TASK ▸ Copy out the line that contains "Write the build123d", the line that contains "GUSSET_REACH, GUSSET_THICK = 95.0, 16.0", and every line between them, exactly, and nothing else.

----

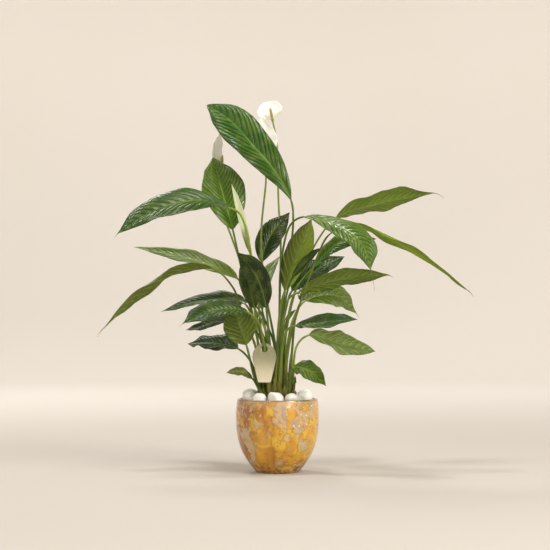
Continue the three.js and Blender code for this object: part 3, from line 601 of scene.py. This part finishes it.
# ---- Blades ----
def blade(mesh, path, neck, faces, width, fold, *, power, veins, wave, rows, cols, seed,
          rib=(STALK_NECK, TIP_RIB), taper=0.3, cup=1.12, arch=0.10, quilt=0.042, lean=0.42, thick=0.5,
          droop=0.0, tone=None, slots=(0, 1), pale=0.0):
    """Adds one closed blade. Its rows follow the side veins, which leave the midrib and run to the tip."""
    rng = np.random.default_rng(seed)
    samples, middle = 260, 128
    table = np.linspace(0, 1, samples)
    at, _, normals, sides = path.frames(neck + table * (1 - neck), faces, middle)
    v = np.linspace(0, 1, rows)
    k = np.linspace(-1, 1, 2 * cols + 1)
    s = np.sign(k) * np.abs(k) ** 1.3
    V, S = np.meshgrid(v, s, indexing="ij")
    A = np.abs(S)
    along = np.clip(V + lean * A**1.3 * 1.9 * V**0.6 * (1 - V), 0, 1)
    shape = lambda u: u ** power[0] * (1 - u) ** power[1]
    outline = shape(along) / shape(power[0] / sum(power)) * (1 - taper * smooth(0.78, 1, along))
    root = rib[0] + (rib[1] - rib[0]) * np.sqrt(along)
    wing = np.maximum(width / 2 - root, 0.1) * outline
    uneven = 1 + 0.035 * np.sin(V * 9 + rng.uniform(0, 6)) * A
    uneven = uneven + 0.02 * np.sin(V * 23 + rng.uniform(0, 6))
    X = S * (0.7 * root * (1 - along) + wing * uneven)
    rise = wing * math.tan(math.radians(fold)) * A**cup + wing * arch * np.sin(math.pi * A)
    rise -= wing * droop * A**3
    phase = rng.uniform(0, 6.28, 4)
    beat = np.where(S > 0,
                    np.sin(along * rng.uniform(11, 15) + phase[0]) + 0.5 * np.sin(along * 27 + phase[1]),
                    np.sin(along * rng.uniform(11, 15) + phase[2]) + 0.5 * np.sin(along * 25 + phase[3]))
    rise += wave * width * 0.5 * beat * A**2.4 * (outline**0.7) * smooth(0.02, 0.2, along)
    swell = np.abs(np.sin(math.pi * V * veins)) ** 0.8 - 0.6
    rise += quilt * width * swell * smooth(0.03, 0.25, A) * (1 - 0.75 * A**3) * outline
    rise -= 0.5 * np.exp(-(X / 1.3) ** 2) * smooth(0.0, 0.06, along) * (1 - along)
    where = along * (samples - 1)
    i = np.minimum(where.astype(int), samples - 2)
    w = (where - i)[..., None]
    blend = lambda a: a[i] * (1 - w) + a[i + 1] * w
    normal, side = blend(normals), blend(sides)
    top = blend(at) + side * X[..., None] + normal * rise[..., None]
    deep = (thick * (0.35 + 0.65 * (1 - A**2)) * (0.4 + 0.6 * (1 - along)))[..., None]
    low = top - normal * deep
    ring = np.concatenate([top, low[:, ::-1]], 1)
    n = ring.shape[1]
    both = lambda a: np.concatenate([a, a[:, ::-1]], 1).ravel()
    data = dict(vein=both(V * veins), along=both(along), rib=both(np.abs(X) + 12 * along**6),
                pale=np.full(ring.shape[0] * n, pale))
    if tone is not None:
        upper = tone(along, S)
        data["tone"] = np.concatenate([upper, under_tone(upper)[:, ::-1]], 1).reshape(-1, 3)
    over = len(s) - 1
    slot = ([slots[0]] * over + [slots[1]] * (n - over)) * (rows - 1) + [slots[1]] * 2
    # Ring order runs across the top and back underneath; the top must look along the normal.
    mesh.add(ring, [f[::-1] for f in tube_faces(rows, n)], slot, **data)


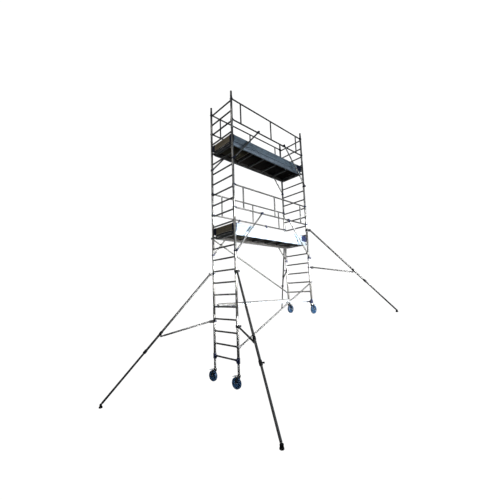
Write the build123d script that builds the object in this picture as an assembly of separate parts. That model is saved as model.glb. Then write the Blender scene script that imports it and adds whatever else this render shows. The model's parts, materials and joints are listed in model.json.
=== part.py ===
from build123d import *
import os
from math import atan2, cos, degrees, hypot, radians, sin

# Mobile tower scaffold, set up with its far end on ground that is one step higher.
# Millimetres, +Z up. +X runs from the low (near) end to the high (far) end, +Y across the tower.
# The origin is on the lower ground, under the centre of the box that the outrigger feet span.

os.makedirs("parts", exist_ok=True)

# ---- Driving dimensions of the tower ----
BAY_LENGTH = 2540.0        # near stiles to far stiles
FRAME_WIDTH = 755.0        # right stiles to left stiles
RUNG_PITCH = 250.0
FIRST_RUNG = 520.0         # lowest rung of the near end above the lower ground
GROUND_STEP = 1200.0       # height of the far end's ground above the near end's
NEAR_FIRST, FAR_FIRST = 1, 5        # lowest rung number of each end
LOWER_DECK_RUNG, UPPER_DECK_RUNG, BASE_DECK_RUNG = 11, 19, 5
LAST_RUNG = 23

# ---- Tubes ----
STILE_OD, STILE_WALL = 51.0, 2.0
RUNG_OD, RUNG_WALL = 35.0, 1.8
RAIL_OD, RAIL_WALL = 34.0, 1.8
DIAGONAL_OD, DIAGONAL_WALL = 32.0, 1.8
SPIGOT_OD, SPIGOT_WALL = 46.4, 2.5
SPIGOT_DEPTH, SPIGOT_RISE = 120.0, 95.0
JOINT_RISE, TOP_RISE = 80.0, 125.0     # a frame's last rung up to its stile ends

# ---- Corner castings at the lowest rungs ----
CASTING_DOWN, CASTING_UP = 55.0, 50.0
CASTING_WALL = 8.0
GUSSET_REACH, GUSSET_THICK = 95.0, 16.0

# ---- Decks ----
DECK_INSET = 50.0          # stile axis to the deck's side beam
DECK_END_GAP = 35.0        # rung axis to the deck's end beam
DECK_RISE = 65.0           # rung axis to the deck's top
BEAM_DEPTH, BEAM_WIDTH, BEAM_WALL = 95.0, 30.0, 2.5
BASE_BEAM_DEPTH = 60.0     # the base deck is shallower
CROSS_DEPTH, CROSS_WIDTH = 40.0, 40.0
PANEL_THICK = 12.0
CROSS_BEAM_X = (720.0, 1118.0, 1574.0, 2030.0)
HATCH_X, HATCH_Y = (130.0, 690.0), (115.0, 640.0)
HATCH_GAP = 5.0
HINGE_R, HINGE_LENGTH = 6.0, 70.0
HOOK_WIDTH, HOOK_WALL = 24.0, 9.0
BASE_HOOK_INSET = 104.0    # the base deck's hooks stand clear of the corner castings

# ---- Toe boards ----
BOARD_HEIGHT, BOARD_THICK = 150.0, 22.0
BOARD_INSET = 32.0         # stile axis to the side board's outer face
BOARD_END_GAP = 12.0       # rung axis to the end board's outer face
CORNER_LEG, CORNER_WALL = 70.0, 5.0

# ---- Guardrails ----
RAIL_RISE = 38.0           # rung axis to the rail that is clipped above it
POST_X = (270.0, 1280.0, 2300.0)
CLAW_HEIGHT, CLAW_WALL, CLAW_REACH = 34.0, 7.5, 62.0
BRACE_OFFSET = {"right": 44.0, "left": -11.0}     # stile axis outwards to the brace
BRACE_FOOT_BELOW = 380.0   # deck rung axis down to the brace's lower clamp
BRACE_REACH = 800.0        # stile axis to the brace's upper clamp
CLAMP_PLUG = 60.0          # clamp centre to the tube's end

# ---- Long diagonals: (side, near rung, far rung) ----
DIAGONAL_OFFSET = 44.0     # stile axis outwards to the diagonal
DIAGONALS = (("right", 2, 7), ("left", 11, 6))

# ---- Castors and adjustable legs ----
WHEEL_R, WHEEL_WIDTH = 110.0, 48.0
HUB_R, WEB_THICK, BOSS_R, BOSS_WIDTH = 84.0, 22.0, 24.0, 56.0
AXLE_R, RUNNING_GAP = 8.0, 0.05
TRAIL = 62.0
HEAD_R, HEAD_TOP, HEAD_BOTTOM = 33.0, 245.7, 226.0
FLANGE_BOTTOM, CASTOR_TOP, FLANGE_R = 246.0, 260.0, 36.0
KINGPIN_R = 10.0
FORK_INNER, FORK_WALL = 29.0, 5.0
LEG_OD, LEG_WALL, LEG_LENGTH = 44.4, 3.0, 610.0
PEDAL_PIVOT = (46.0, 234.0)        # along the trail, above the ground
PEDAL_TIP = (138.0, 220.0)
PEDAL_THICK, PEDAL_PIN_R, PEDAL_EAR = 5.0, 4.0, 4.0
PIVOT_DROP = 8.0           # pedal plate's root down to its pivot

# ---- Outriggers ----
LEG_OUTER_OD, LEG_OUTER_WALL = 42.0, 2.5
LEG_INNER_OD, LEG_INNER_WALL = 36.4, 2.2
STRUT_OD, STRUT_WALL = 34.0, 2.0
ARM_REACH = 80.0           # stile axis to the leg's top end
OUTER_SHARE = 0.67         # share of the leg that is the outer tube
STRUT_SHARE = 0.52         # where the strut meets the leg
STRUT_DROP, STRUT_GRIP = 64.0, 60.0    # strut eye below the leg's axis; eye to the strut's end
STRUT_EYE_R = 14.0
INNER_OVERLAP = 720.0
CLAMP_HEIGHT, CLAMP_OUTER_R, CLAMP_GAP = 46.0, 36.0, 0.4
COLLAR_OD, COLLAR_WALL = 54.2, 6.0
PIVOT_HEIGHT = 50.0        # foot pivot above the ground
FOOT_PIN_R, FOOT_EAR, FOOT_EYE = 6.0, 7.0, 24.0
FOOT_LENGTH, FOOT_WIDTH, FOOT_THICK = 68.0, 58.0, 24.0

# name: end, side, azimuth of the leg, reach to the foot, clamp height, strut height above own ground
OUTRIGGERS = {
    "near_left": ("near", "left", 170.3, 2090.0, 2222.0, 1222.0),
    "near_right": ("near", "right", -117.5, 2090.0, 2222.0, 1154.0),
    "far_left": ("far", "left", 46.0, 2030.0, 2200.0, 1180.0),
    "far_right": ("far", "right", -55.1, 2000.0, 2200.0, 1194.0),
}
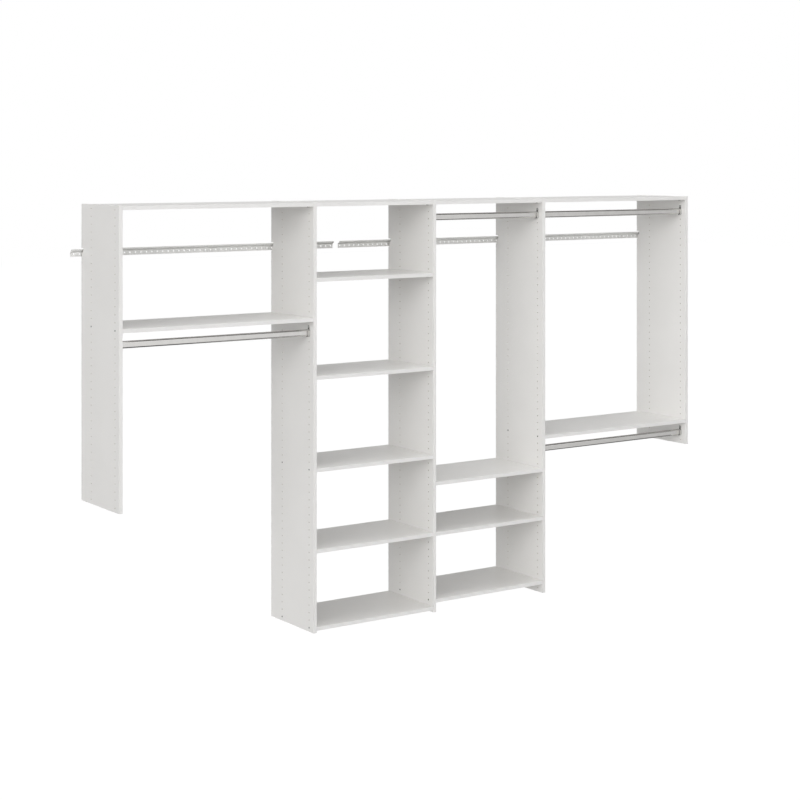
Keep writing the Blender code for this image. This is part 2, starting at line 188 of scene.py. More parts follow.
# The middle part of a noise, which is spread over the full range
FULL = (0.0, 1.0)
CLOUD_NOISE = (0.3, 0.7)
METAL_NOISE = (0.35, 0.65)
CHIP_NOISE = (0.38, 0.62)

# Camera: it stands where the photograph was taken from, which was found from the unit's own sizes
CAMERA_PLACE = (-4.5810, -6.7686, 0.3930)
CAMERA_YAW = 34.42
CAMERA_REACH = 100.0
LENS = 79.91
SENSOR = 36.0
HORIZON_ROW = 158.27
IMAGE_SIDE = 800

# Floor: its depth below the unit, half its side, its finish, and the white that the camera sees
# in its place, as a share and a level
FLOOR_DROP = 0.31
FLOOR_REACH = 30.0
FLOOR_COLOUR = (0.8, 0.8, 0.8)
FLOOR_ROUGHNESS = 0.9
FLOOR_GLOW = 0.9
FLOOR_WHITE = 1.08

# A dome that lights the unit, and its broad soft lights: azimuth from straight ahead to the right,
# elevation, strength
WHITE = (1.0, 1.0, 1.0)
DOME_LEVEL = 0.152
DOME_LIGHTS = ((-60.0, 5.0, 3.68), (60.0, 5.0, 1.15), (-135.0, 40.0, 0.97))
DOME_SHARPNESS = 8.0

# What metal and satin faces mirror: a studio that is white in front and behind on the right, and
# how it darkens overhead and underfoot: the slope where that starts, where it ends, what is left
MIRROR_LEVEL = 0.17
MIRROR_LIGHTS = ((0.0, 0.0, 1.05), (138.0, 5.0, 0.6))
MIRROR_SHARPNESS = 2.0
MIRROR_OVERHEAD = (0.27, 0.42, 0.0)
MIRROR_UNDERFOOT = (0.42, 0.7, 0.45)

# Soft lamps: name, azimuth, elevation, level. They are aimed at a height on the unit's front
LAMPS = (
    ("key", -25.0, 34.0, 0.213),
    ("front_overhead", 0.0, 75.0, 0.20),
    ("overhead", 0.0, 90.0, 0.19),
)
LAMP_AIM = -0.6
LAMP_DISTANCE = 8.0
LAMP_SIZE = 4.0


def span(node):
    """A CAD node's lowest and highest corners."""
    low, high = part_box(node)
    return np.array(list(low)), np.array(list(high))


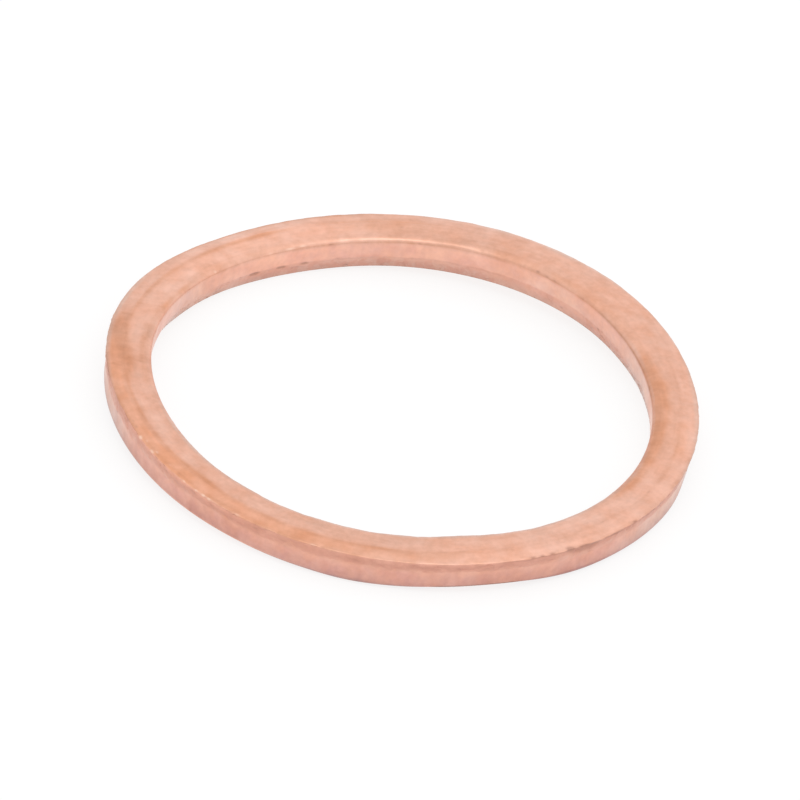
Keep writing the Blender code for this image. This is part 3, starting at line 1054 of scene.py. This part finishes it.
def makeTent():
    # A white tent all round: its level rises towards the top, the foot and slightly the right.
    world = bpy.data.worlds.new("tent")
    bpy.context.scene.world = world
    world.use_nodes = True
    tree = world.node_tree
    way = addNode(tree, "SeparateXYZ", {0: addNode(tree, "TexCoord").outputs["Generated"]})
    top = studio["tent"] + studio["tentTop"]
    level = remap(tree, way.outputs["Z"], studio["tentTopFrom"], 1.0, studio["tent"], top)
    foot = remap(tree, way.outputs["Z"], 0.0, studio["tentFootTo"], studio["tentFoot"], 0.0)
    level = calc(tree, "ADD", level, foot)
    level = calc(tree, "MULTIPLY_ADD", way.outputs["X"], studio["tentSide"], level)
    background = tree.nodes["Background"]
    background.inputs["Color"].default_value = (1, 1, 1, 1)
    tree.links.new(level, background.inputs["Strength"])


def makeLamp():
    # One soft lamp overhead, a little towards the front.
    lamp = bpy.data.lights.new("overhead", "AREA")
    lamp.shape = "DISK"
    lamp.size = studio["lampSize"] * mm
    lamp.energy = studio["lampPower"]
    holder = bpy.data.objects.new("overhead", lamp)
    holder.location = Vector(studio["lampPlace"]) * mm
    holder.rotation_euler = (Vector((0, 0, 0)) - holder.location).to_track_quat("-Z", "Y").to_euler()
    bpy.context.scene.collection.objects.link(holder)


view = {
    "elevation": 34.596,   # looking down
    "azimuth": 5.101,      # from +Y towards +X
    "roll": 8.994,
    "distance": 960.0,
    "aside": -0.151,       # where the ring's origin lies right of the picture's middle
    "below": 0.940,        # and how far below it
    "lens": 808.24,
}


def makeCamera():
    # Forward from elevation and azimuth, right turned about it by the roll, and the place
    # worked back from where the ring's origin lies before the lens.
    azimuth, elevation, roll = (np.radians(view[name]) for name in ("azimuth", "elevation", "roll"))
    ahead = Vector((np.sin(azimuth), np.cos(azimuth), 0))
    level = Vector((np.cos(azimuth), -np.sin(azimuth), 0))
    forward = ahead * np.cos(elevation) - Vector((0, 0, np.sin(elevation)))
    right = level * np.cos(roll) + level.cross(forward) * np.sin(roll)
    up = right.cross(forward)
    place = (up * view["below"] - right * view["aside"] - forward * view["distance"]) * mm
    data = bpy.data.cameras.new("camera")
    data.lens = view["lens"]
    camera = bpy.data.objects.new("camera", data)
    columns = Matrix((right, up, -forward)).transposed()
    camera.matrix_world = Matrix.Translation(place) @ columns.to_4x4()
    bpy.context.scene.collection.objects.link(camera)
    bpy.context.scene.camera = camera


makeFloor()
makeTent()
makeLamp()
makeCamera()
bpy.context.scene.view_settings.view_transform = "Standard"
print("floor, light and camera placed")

----

ANSWER FOR THE TASK ▸
Write the build123d script that builds the object in this picture as an assembly of separate parts. That model is saved as model.glb. Then write the Blender scene script that imports it and adds whatever else this render shows. The model's parts, materials and joints are listed in model.json.
=== part.py ===
from build123d import *
import os
from math import atan2, cos, degrees, hypot, radians, sin

# Mobile tower scaffold, set up with its far end on ground that is one step higher.
# Millimetres, +Z up. +X runs from the low (near) end to the high (far) end, +Y across the tower.
# The origin is on the lower ground, under the centre of the box that the outrigger feet span.

os.makedirs("parts", exist_ok=True)

# ---- Driving dimensions of the tower ----
BAY_LENGTH = 2540.0        # near stiles to far stiles
FRAME_WIDTH = 755.0        # right stiles to left stiles
RUNG_PITCH = 250.0
FIRST_RUNG = 520.0         # lowest rung of the near end above the lower ground
GROUND_STEP = 1200.0       # height of the far end's ground above the near end's
NEAR_FIRST, FAR_FIRST = 1, 5        # lowest rung number of each end
LOWER_DECK_RUNG, UPPER_DECK_RUNG, BASE_DECK_RUNG = 11, 19, 5
LAST_RUNG = 23

# ---- Tubes ----
STILE_OD, STILE_WALL = 51.0, 2.0
RUNG_OD, RUNG_WALL = 35.0, 1.8
RAIL_OD, RAIL_WALL = 34.0, 1.8
DIAGONAL_OD, DIAGONAL_WALL = 32.0, 1.8
SPIGOT_OD, SPIGOT_WALL = 46.4, 2.5
SPIGOT_DEPTH, SPIGOT_RISE = 120.0, 95.0
JOINT_RISE, TOP_RISE = 80.0, 125.0     # a frame's last rung up to its stile ends

# ---- Corner castings at the lowest rungs ----
CASTING_DOWN, CASTING_UP = 55.0, 50.0
CASTING_WALL = 8.0
GUSSET_REACH, GUSSET_THICK = 95.0, 16.0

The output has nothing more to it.